Even more remarkable than its achievement in filmmaking is its effectiveness at conveying how difficult it is to be both a teacher and a student. The film adopts an admirably evenhanded approach to presenting both sides of the story and creates situations where both parties our seen to be at fault. François is neither a saintly pedagogue nor a villainous autocrat. His students aren’t brats or juvenile delinquents, they’re multi-layered and identifiable. When their behavior seems aloof or confrontational or even violent, the film hints that something in their personal life is affecting their schooling without divulging the exact motivator of their insolence. The plot avoids a traditional narrative arc and lulls the viewer into complacency before erupting in a late plot development and then believably reverting back to normalcy, resolving its situations in a realistic and controlled manner.

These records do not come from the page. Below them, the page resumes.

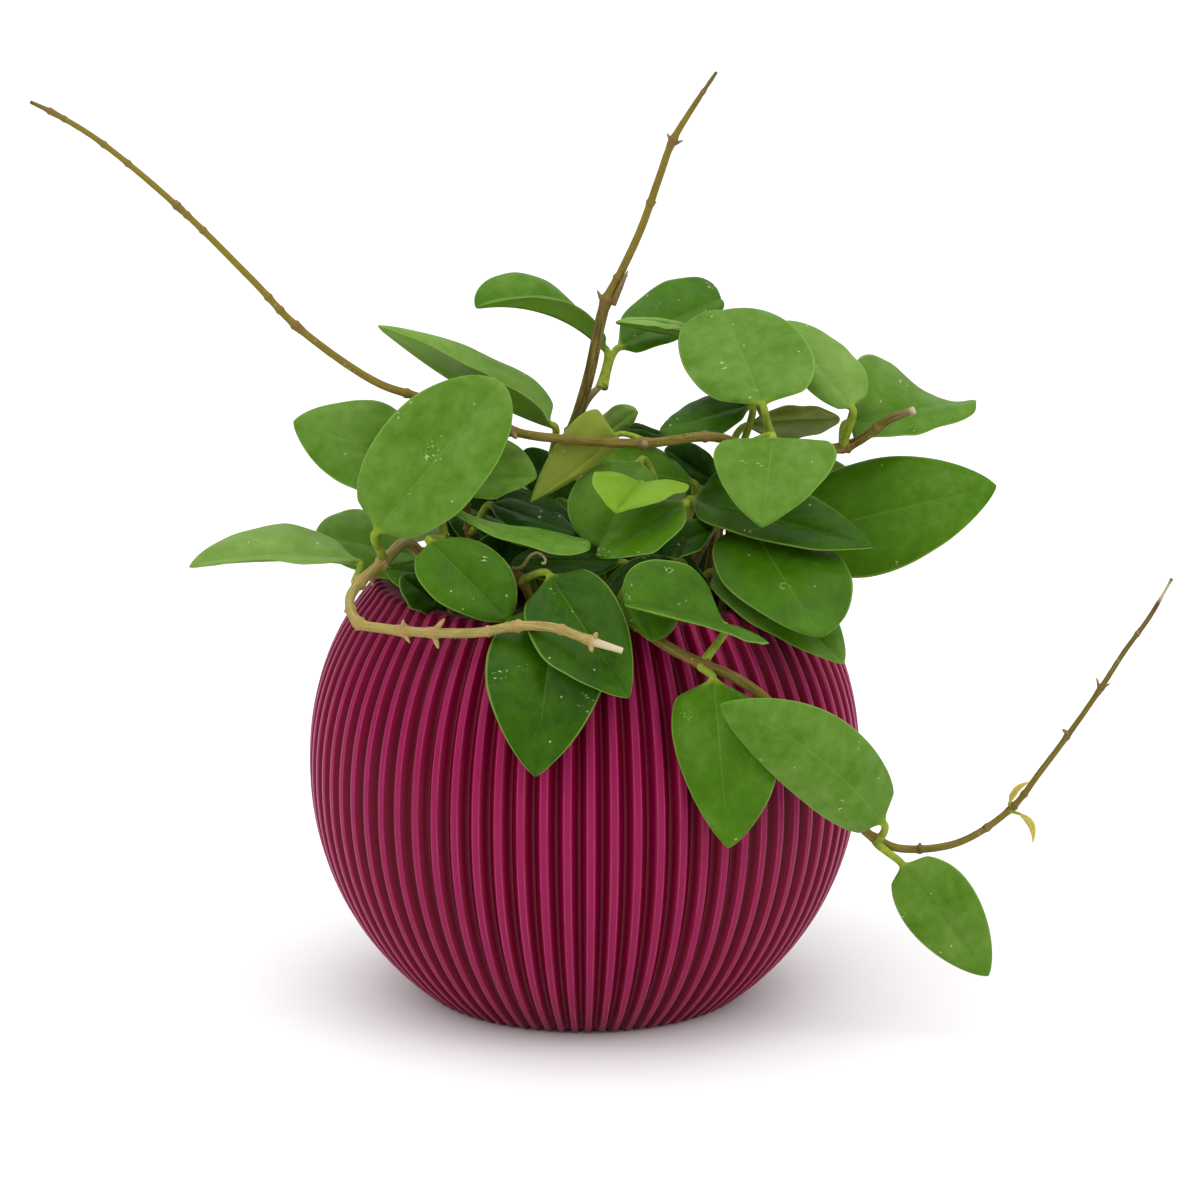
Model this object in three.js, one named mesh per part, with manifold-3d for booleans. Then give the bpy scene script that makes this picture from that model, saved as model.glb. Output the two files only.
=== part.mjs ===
// A potted hoya: a ribbed, ball-shaped pot filled with soil, with woody vines and thick waxy leaves.
// Millimetres, +Z up. The origin is the centre of the pot's flat foot, and -Y is the front.

import * as THREE from "three";
import { mergeVertices } from "three/addons/utils/BufferGeometryUtils.js";
import Module from "manifold-3d";

const wasm = await Module();
wasm.setup();

// Pot
const POT_RADIUS = 90; // over the rib crests where it is widest
const WIDEST_Z = 77;
const UPPER_BULGE = { reach: 90.3, power: 2.17 }; // how the ball closes in towards the rim
const LOWER_BULGE = { reach: 93.4, power: 2.03 }; // and towards the foot
const RIB_COUNT = 76;
const RIB_DEPTH = 2.6;
const RIB_CREST_SHARE = 0.34; // the flat crest, as a share of the pitch
const RIB_TURN = THREE.MathUtils.degToRad(-88.6); // one crest lies just right of the front
const RIB_LEVELS = [0, 14, 36, 62, 90, 112, 128];
const TEETH = { z: 137, crest: 68.9, groove: 66.2 }; // where the ribs turn over at the rim
const RIM = { z: 139, crest: 66.9, groove: 65.4 };
const LIP = { outer: 65, inner: 60.5, innerZ: 137.6 }; // smooth, sloping a little inwards
const WALL = 8; // from the rib crests to the smooth inside
const INSIDE_LEVELS = [6, 24, 46, 77, 100, 112, 124]; // from the floor up
const ROUND_SIDES = 48;

// Soil
const SOIL_Z = 112;
const SOIL_MOUND = 4;
const GAP = 0.3; // between pieces that touch

// Vines
const ROOT_LEVELS = [100, 117, 121]; // a stem stands upright in the soil
const HOLE_SIDES = 8;
const VINE_SIDES = 6;
const VINE_STEP = 15;
const NODE_SWELL = 1.4; // a node's radius, as a multiple of the stem's
const NODE_REACH = 2.6;
const TIP_SHARE = 0.7; // the tip's radius, as a share of the root's
const SPUR_SIDES = 5;
const FINE = 20; // steps between two points of a path when it is measured

// Leaves
const PETIOLE_RADIUS = 1.7;
const PETIOLE_BEND = 0.35;
const BLADE_MIDDLE = 1.4; // thickness at the midrib
const BLADE_EDGE = 0.9;
const BLADE_STEPS = [0.05, 0.18, 0.36, 0.56, 0.76, 0.92];
const ACROSS = [-1, -0.5, 0, 0.5, 1];
const BLADE_PUFF = 1.2; // each half of a blade bulges by this much between midrib and edge
const BLADE_FORMS = {
  ovate: { base: 0.5, tip: 0.75 },
  round: { base: 0.5, tip: 0.55 },
  disc: { base: 0.38, tip: 0.42 },
  pointed: { base: 0.42, tip: 0.85 },
  blunt: { base: 0.75, tip: 0.45 },
  heart: { base: 0.3, tip: 0.85 },
  lance: { base: 0.6, tip: 0.85 },
};

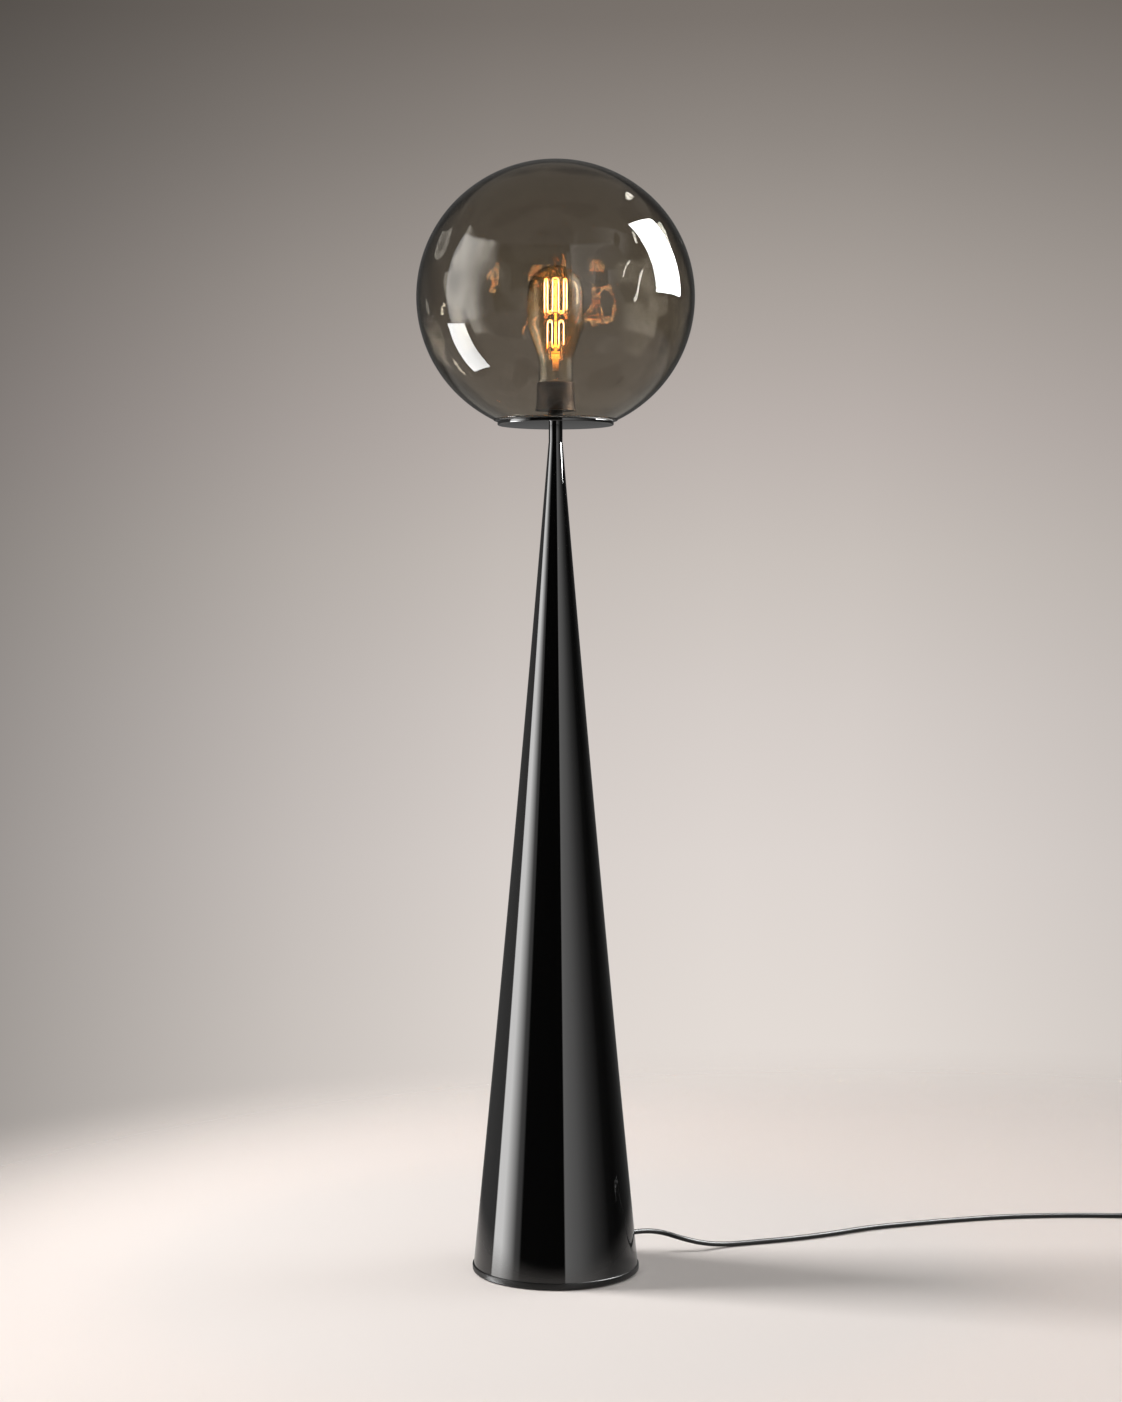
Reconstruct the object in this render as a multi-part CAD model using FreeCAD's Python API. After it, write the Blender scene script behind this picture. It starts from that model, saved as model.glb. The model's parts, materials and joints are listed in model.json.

Real-life secondary education students will likely find the plotting too slow and deliberate to sit through and thus the film is unlikely to foster any change in their school behavior - and if they can sit through it, maybe they’ll find it too familiar and choose to block out the harshness of facing one’s own reflection. Either way, it won’t make middle school any easier as a rite of passage but it might be able to heal wounds over time. The Class is a product of retrospection in its creation and it benefits from being viewed with that same distance. Like so much of education, one needs to step back and maintain a levelheaded approach in order to receive enlightenment.